YOUR INSTRUCTIONS: Restate the full set of records exactly, without adding or dropping a word.

Object data in JSON:
--- start ---
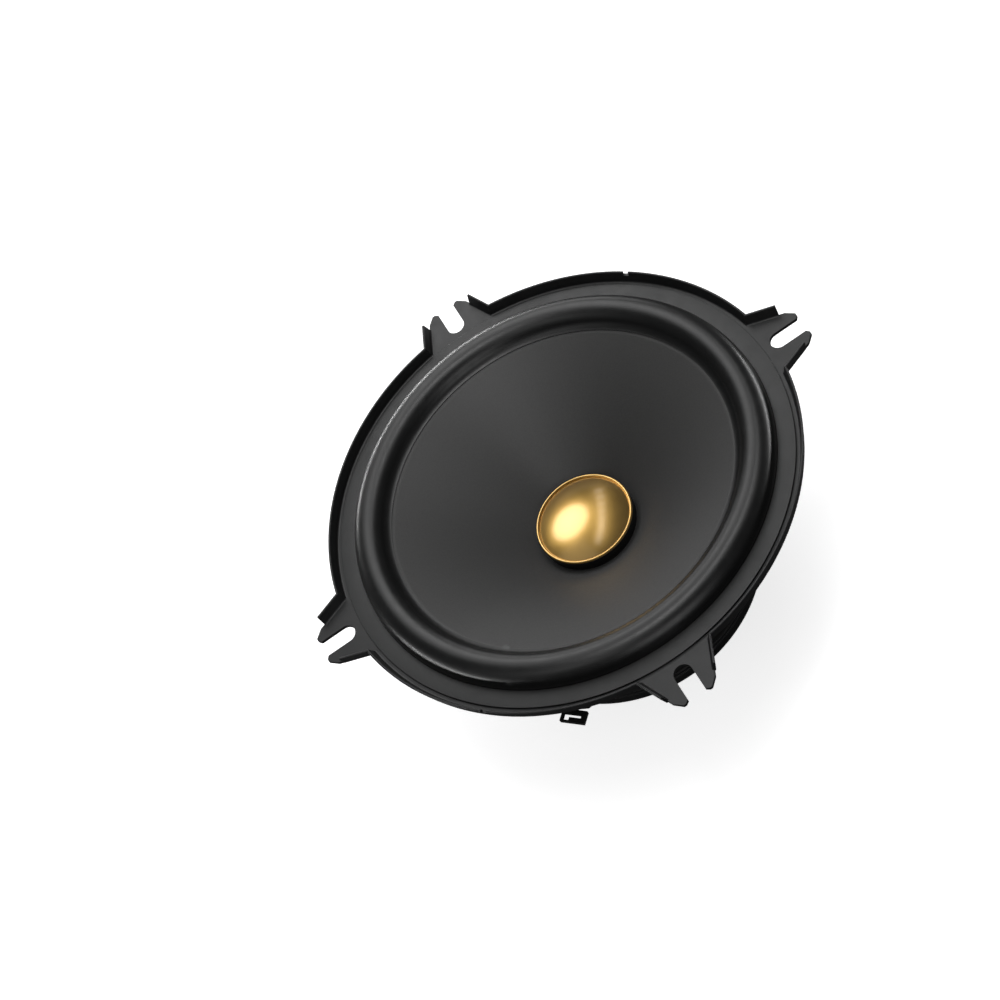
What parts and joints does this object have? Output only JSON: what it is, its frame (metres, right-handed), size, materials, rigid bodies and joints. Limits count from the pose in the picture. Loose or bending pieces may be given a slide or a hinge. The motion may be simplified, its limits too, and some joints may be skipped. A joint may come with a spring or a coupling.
{
  "type": "car door mid-woofer",
  "caption": "Round cone mid-woofer for a car door: steel basket with forked ears, rubber roll surround, dark cone, gold dust cap, ferrite motor and side terminals.",
  "frame": {"origin": "centre of the flange's rear face, which seats on the door", "axes": "+Z out of the cone, along the moving system's axis; the terminal board is on the -Y side"},
  "size_m": [0.131, 0.131, 0.054],
  "materials": {
    "black_coated_steel": "satin black coated pressed steel",
    "black_ring": "fine matte dark grey",
    "surround_rubber": "satin moulded rubber",
    "spider_cloth": "resin treated woven cloth",
    "plated_steel": "zinc plated, dull",
    "ferrite": "sintered ferrite, dark grey",
    "vent_gauze": "fine black gauze",
    "cover_rubber": "matte moulded rubber",
    "terminal_brass": "tin plated brass",
    "board_plastic": "black moulded plastic",
    "lead_braid": "braided tinsel wire",
    "cone_polymer": "fine matte moulded mica-filled polymer",
    "gold_metallised": "satin gold metallised",
    "collar_plastic": "black",
    "former_foil": "thin foil",
    "enamelled_wire": "enamelled copper",
    "solder_and_glue": "dark cured adhesive over solder"
  },
  "bodies": {
    "frame": {"basket": "black_coated_steel", "landing_ring": "black_ring", "surround": "surround_rubber", "spider": "spider_cloth", "top_plate": "plated_steel", "magnet": "ferrite", "yoke": "plated_steel", "vent_screen": "vent_gauze", "magnet_cover": "cover_rubber", "basket_rivets": "plated_steel", "board_rivet": "plated_steel", "tab_rivets": "terminal_brass", "terminal_board": "board_plastic", "terminal_tab_positive": "terminal_brass", "terminal_tab_negative": "terminal_brass", "lead_positive": "lead_braid", "lead_negative": "lead_braid"},
    "moving_system": {"cone": "cone_polymer", "dust_cap": "gold_metallised", "cap_collar": "collar_plastic", "voice_coil_former": "former_foil", "voice_coil_winding": "enamelled_wire", "coil_lead_joints": "solder_and_glue"}
  },
  "joints": [
    {"name": "cone_excursion", "type": "slide", "parent": "frame", "child": "moving_system", "axis": [0, 0, 1], "range_m": [-0.004, 0.004], "stiffness_N_per_m": 1500, "deforming": ["surround", "spider", "lead_positive", "lead_negative"]}
  ]
}
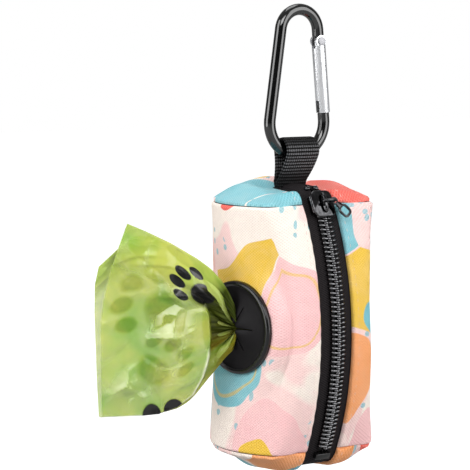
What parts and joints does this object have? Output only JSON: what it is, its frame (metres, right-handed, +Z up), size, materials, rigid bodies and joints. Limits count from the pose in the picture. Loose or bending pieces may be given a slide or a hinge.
--- end ---
SOLUTION:
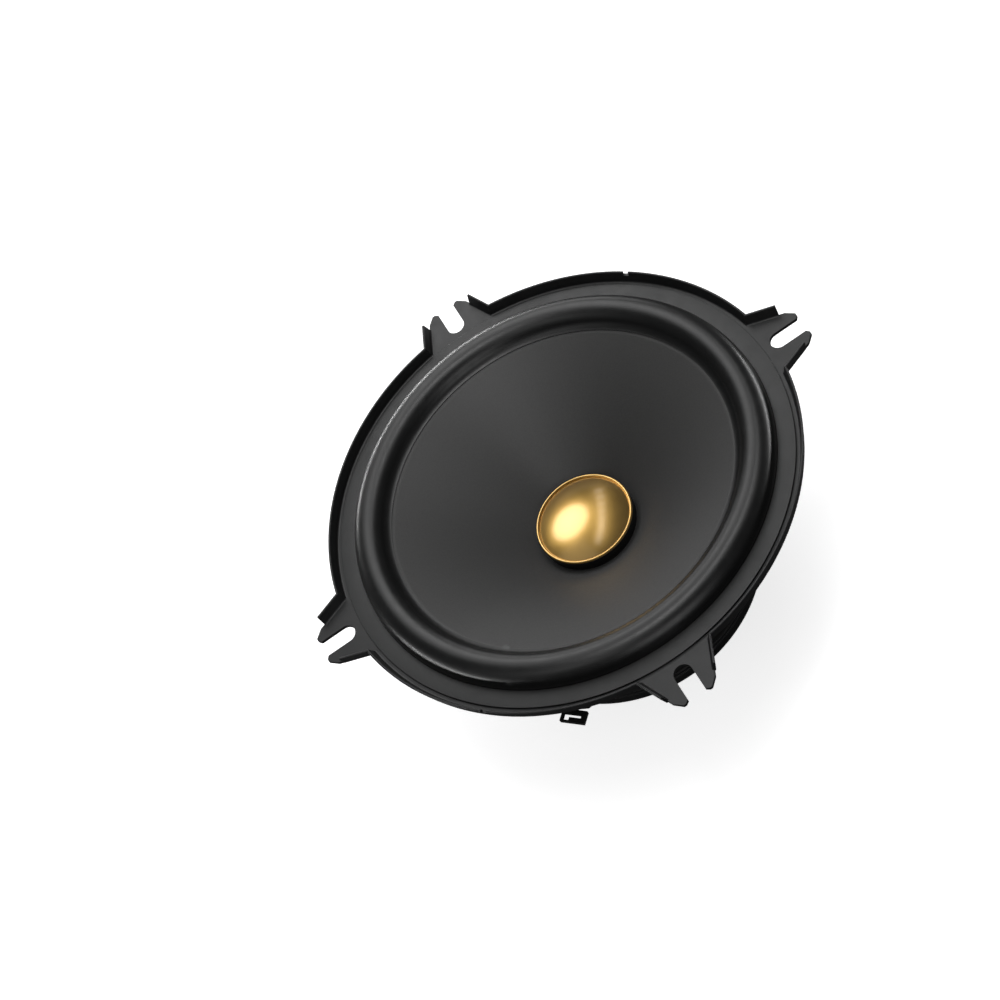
What parts and joints does this object have? Output only JSON: what it is, its frame (metres, right-handed), size, materials, rigid bodies and joints. Limits count from the pose in the picture. Loose or bending pieces may be given a slide or a hinge. The motion may be simplified, its limits too, and some joints may be skipped. A joint may come with a spring or a coupling.
{
  "type": "car door mid-woofer",
  "caption": "Round cone mid-woofer for a car door: steel basket with forked ears, rubber roll surround, dark cone, gold dust cap, ferrite motor and side terminals.",
  "frame": {"origin": "centre of the flange's rear face, which seats on the door", "axes": "+Z out of the cone, along the moving system's axis; the terminal board is on the -Y side"},
  "size_m": [0.131, 0.131, 0.054],
  "materials": {
    "black_coated_steel": "satin black coated pressed steel",
    "black_ring": "fine matte dark grey",
    "surround_rubber": "satin moulded rubber",
    "spider_cloth": "resin treated woven cloth",
    "plated_steel": "zinc plated, dull",
    "ferrite": "sintered ferrite, dark grey",
    "vent_gauze": "fine black gauze",
    "cover_rubber": "matte moulded rubber",
    "terminal_brass": "tin plated brass",
    "board_plastic": "black moulded plastic",
    "lead_braid": "braided tinsel wire",
    "cone_polymer": "fine matte moulded mica-filled polymer",
    "gold_metallised": "satin gold metallised",
    "collar_plastic": "black",
    "former_foil": "thin foil",
    "enamelled_wire": "enamelled copper",
    "solder_and_glue": "dark cured adhesive over solder"
  },
  "bodies": {
    "frame": {"basket": "black_coated_steel", "landing_ring": "black_ring", "surround": "surround_rubber", "spider": "spider_cloth", "top_plate": "plated_steel", "magnet": "ferrite", "yoke": "plated_steel", "vent_screen": "vent_gauze", "magnet_cover": "cover_rubber", "basket_rivets": "plated_steel", "board_rivet": "plated_steel", "tab_rivets": "terminal_brass", "terminal_board": "board_plastic", "terminal_tab_positive": "terminal_brass", "terminal_tab_negative": "terminal_brass", "lead_positive": "lead_braid", "lead_negative": "lead_braid"},
    "moving_system": {"cone": "cone_polymer", "dust_cap": "gold_metallised", "cap_collar": "collar_plastic", "voice_coil_former": "former_foil", "voice_coil_winding": "enamelled_wire", "coil_lead_joints": "solder_and_glue"}
  },
  "joints": [
    {"name": "cone_excursion", "type": "slide", "parent": "frame", "child": "moving_system", "axis": [0, 0, 1], "range_m": [-0.004, 0.004], "stiffness_N_per_m": 1500, "deforming": ["surround", "spider", "lead_positive", "lead_negative"]}
  ]
}
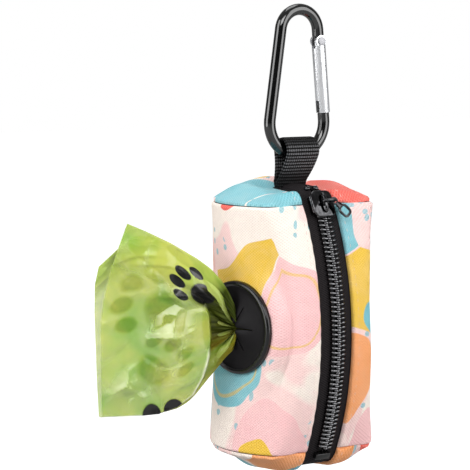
What parts and joints does this object have? Output only JSON: what it is, its frame (metres, right-handed, +Z up), size, materials, rigid bodies and joints. Limits count from the pose in the picture. Loose or bending pieces may be given a slide or a hinge.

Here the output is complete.